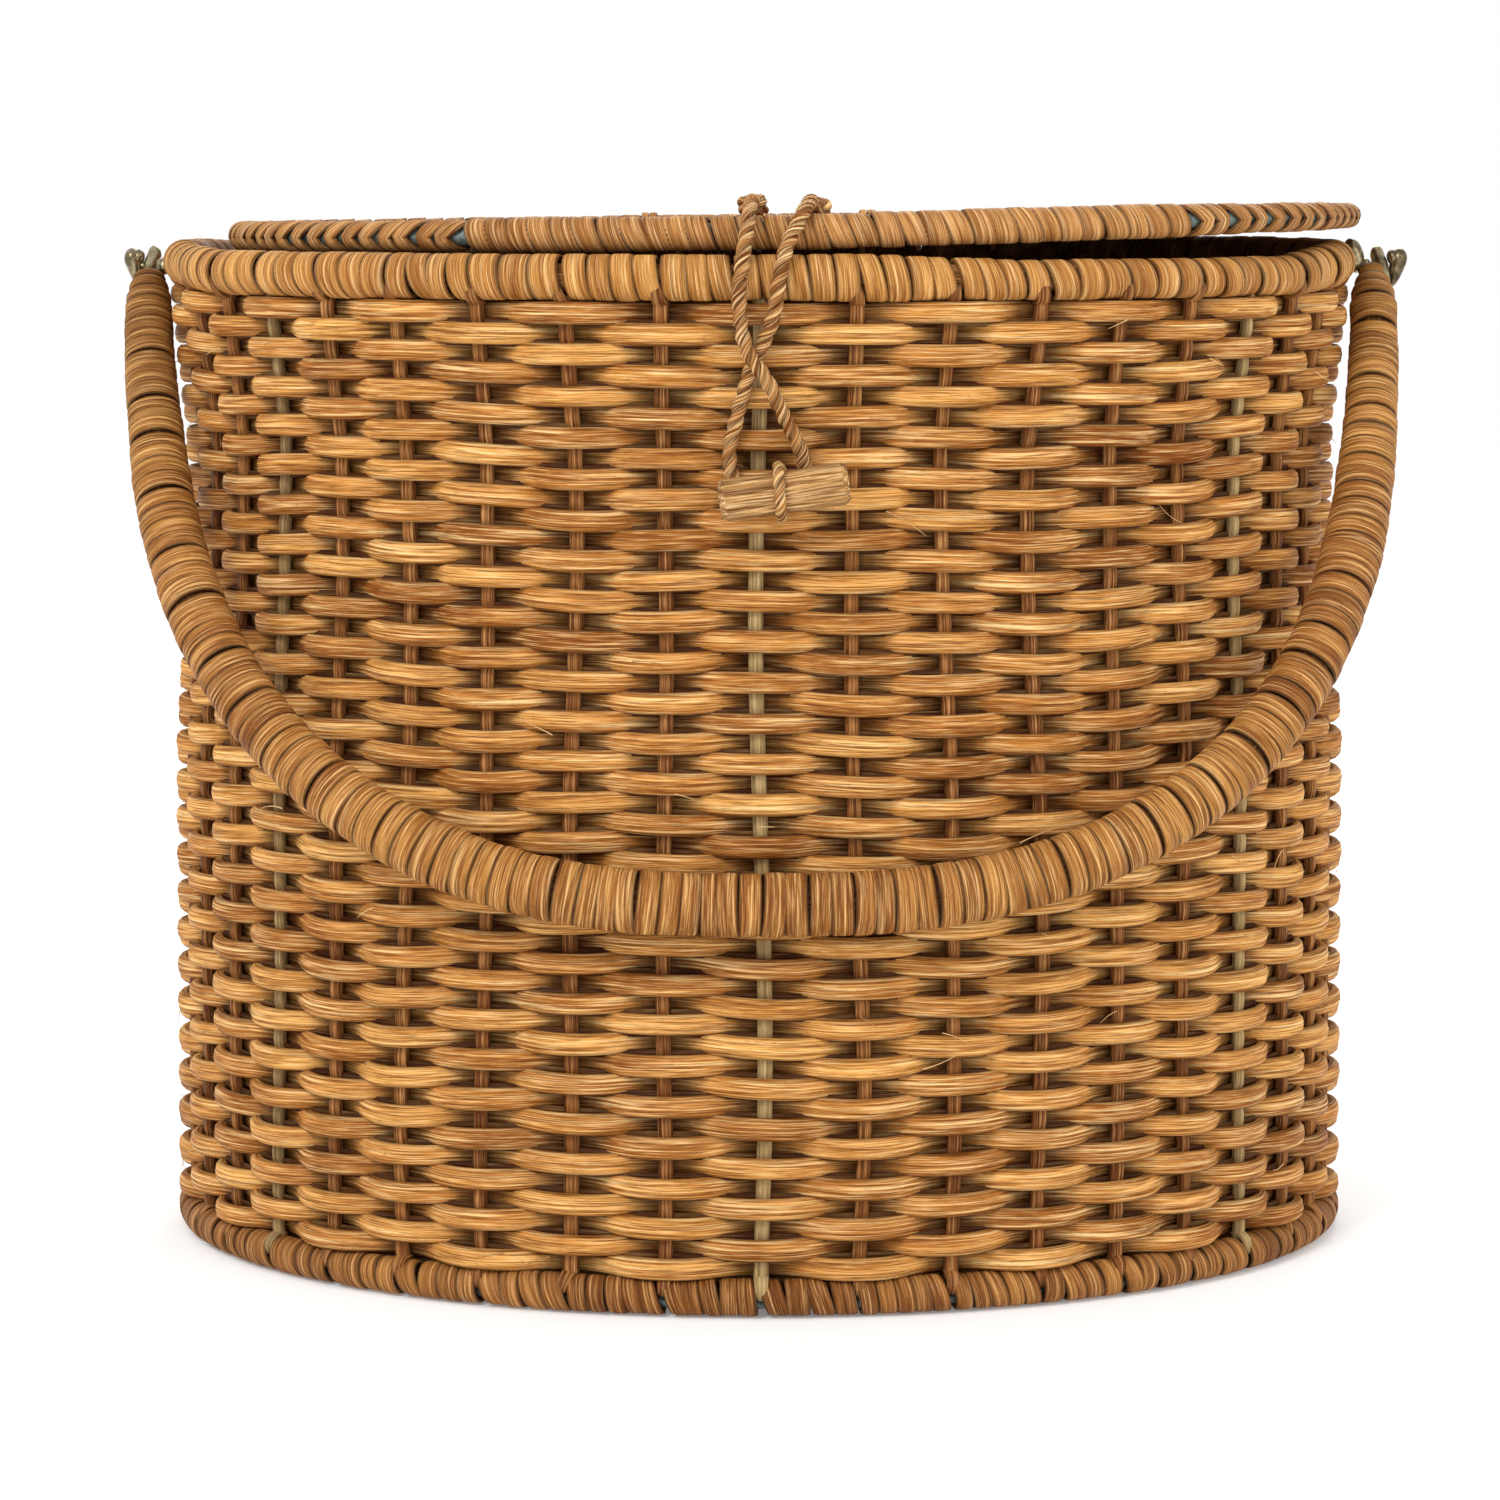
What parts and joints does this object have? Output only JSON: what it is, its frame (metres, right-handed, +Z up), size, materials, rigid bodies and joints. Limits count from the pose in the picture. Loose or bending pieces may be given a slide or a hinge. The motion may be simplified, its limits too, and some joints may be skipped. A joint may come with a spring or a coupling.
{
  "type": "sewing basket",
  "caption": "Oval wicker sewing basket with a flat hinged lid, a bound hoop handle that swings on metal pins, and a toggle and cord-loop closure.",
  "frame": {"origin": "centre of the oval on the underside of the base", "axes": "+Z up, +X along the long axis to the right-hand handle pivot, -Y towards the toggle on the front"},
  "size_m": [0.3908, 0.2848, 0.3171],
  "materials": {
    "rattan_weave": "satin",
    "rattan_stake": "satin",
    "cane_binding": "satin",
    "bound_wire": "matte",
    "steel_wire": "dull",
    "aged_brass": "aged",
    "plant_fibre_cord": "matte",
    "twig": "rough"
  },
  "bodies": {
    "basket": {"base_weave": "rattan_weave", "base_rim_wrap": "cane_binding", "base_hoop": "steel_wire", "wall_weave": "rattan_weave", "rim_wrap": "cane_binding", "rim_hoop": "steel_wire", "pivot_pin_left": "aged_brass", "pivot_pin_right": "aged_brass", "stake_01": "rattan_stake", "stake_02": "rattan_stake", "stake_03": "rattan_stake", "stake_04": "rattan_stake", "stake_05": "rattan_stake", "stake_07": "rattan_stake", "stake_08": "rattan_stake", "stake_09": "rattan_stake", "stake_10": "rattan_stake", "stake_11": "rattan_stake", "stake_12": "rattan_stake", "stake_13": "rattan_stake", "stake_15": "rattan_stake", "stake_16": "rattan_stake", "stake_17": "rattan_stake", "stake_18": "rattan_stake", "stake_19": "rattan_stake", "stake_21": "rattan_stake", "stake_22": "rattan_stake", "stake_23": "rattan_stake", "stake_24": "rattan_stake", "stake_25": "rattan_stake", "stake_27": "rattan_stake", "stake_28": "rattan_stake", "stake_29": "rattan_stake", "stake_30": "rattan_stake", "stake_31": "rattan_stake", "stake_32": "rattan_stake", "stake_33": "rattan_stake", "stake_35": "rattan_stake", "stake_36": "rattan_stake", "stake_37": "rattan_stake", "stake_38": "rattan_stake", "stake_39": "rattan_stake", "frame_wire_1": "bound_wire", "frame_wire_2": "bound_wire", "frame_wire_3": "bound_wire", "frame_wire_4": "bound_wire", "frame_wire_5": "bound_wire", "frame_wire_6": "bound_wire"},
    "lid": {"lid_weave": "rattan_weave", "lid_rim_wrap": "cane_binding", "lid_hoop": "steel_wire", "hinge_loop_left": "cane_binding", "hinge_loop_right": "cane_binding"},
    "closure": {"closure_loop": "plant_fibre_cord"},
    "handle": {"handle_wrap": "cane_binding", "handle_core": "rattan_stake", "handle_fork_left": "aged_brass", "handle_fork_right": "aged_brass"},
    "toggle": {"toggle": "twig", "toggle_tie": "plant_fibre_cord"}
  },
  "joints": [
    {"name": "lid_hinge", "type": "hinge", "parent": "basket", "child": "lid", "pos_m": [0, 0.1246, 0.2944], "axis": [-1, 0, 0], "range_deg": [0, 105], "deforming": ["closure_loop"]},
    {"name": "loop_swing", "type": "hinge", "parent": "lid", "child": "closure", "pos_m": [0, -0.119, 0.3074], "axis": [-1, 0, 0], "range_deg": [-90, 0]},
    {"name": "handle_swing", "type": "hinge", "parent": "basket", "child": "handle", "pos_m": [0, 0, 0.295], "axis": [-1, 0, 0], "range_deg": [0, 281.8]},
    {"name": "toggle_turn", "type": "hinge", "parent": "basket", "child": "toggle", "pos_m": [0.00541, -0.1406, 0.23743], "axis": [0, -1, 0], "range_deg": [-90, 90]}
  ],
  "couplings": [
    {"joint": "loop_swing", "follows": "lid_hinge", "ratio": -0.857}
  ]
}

» **Goal of the exercise**
Each line of the material above needs to be quoted exactly, please.

» **Full answer**
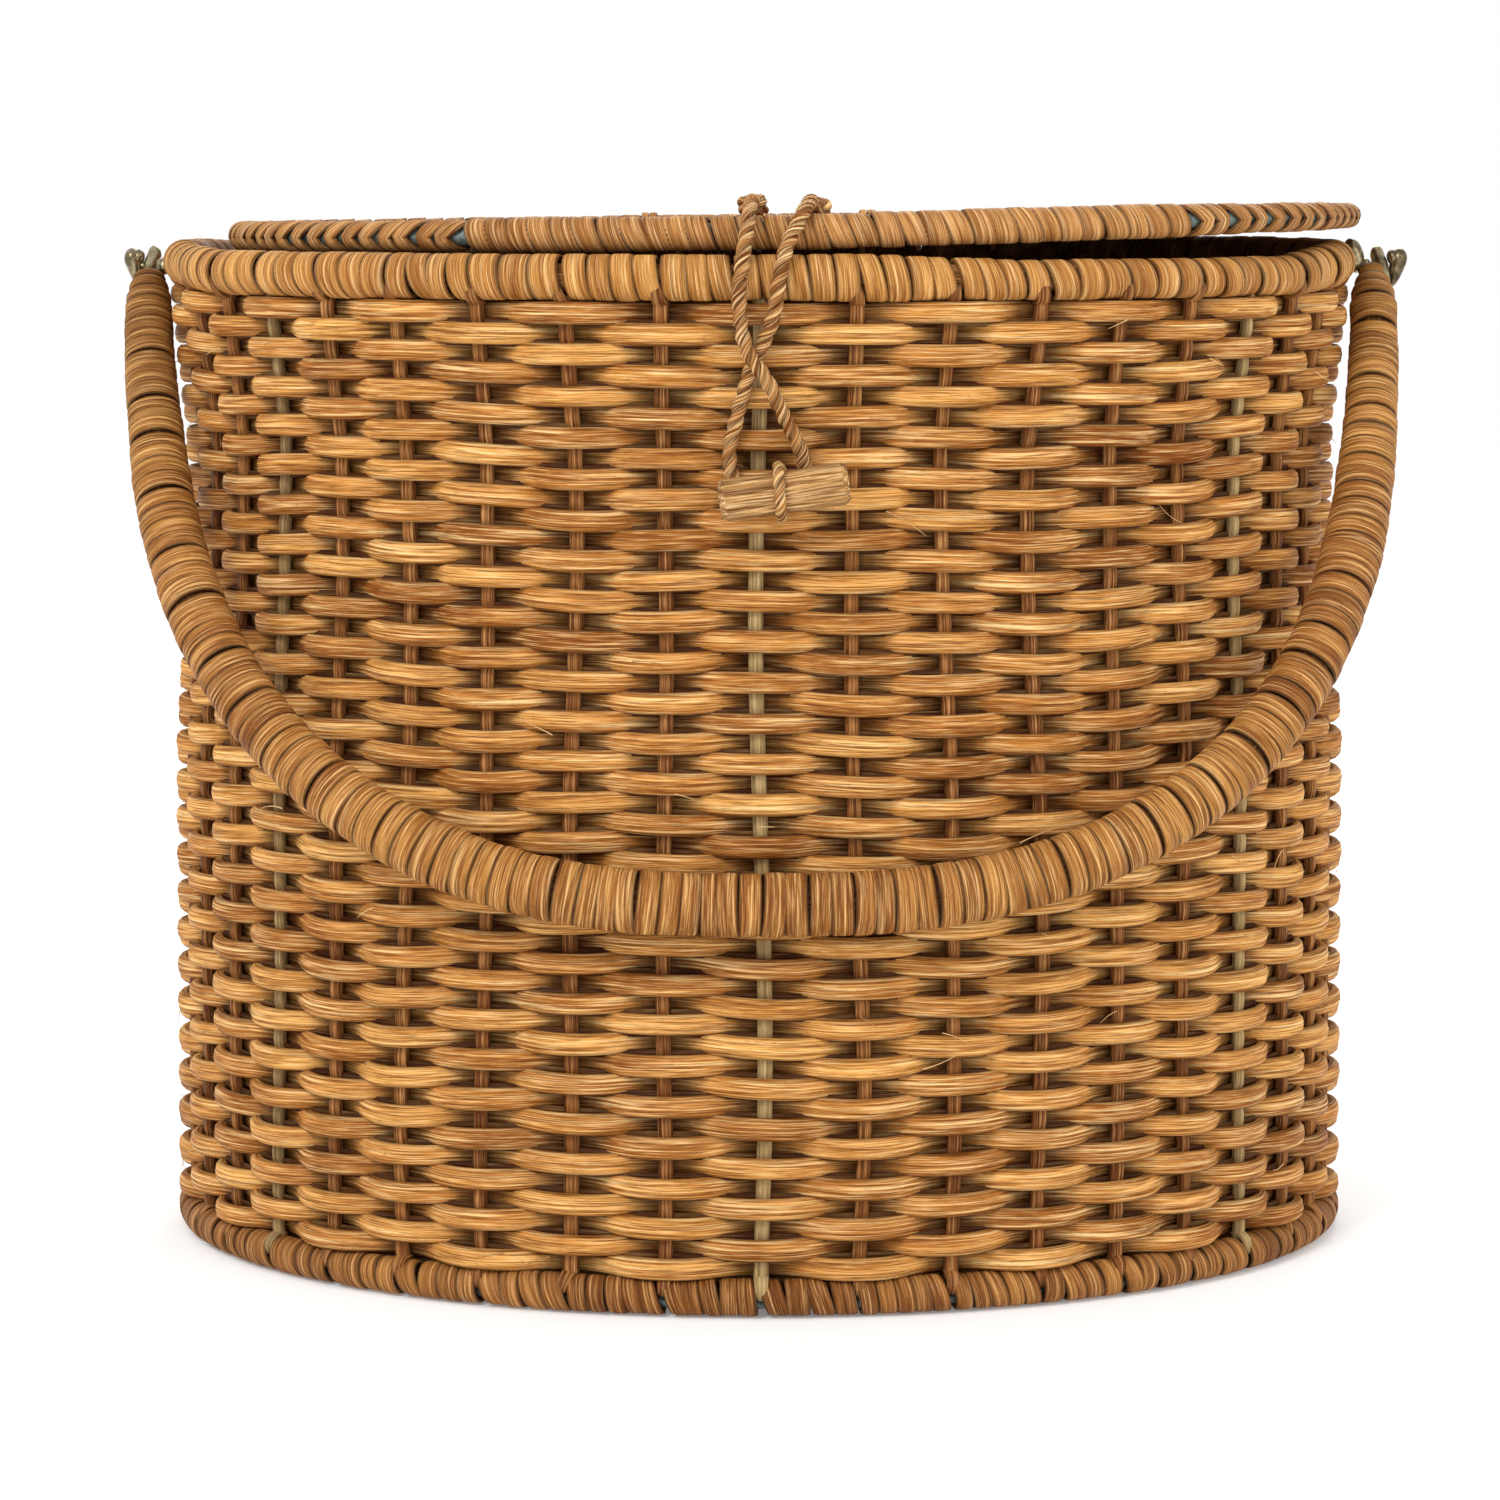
What parts and joints does this object have? Output only JSON: what it is, its frame (metres, right-handed, +Z up), size, materials, rigid bodies and joints. Limits count from the pose in the picture. Loose or bending pieces may be given a slide or a hinge. The motion may be simplified, its limits too, and some joints may be skipped. A joint may come with a spring or a coupling.
{
  "type": "sewing basket",
  "caption": "Oval wicker sewing basket with a flat hinged lid, a bound hoop handle that swings on metal pins, and a toggle and cord-loop closure.",
  "frame": {"origin": "centre of the oval on the underside of the base", "axes": "+Z up, +X along the long axis to the right-hand handle pivot, -Y towards the toggle on the front"},
  "size_m": [0.3908, 0.2848, 0.3171],
  "materials": {
    "rattan_weave": "satin",
    "rattan_stake": "satin",
    "cane_binding": "satin",
    "bound_wire": "matte",
    "steel_wire": "dull",
    "aged_brass": "aged",
    "plant_fibre_cord": "matte",
    "twig": "rough"
  },
  "bodies": {
    "basket": {"base_weave": "rattan_weave", "base_rim_wrap": "cane_binding", "base_hoop": "steel_wire", "wall_weave": "rattan_weave", "rim_wrap": "cane_binding", "rim_hoop": "steel_wire", "pivot_pin_left": "aged_brass", "pivot_pin_right": "aged_brass", "stake_01": "rattan_stake", "stake_02": "rattan_stake", "stake_03": "rattan_stake", "stake_04": "rattan_stake", "stake_05": "rattan_stake", "stake_07": "rattan_stake", "stake_08": "rattan_stake", "stake_09": "rattan_stake", "stake_10": "rattan_stake", "stake_11": "rattan_stake", "stake_12": "rattan_stake", "stake_13": "rattan_stake", "stake_15": "rattan_stake", "stake_16": "rattan_stake", "stake_17": "rattan_stake", "stake_18": "rattan_stake", "stake_19": "rattan_stake", "stake_21": "rattan_stake", "stake_22": "rattan_stake", "stake_23": "rattan_stake", "stake_24": "rattan_stake", "stake_25": "rattan_stake", "stake_27": "rattan_stake", "stake_28": "rattan_stake", "stake_29": "rattan_stake", "stake_30": "rattan_stake", "stake_31": "rattan_stake", "stake_32": "rattan_stake", "stake_33": "rattan_stake", "stake_35": "rattan_stake", "stake_36": "rattan_stake", "stake_37": "rattan_stake", "stake_38": "rattan_stake", "stake_39": "rattan_stake", "frame_wire_1": "bound_wire", "frame_wire_2": "bound_wire", "frame_wire_3": "bound_wire", "frame_wire_4": "bound_wire", "frame_wire_5": "bound_wire", "frame_wire_6": "bound_wire"},
    "lid": {"lid_weave": "rattan_weave", "lid_rim_wrap": "cane_binding", "lid_hoop": "steel_wire", "hinge_loop_left": "cane_binding", "hinge_loop_right": "cane_binding"},
    "closure": {"closure_loop": "plant_fibre_cord"},
    "handle": {"handle_wrap": "cane_binding", "handle_core": "rattan_stake", "handle_fork_left": "aged_brass", "handle_fork_right": "aged_brass"},
    "toggle": {"toggle": "twig", "toggle_tie": "plant_fibre_cord"}
  },
  "joints": [
    {"name": "lid_hinge", "type": "hinge", "parent": "basket", "child": "lid", "pos_m": [0, 0.1246, 0.2944], "axis": [-1, 0, 0], "range_deg": [0, 105], "deforming": ["closure_loop"]},
    {"name": "loop_swing", "type": "hinge", "parent": "lid", "child": "closure", "pos_m": [0, -0.119, 0.3074], "axis": [-1, 0, 0], "range_deg": [-90, 0]},
    {"name": "handle_swing", "type": "hinge", "parent": "basket", "child": "handle", "pos_m": [0, 0, 0.295], "axis": [-1, 0, 0], "range_deg": [0, 281.8]},
    {"name": "toggle_turn", "type": "hinge", "parent": "basket", "child": "toggle", "pos_m": [0.00541, -0.1406, 0.23743], "axis": [0, -1, 0], "range_deg": [-90, 90]}
  ],
  "couplings": [
    {"joint": "loop_swing", "follows": "lid_hinge", "ratio": -0.857}
  ]
}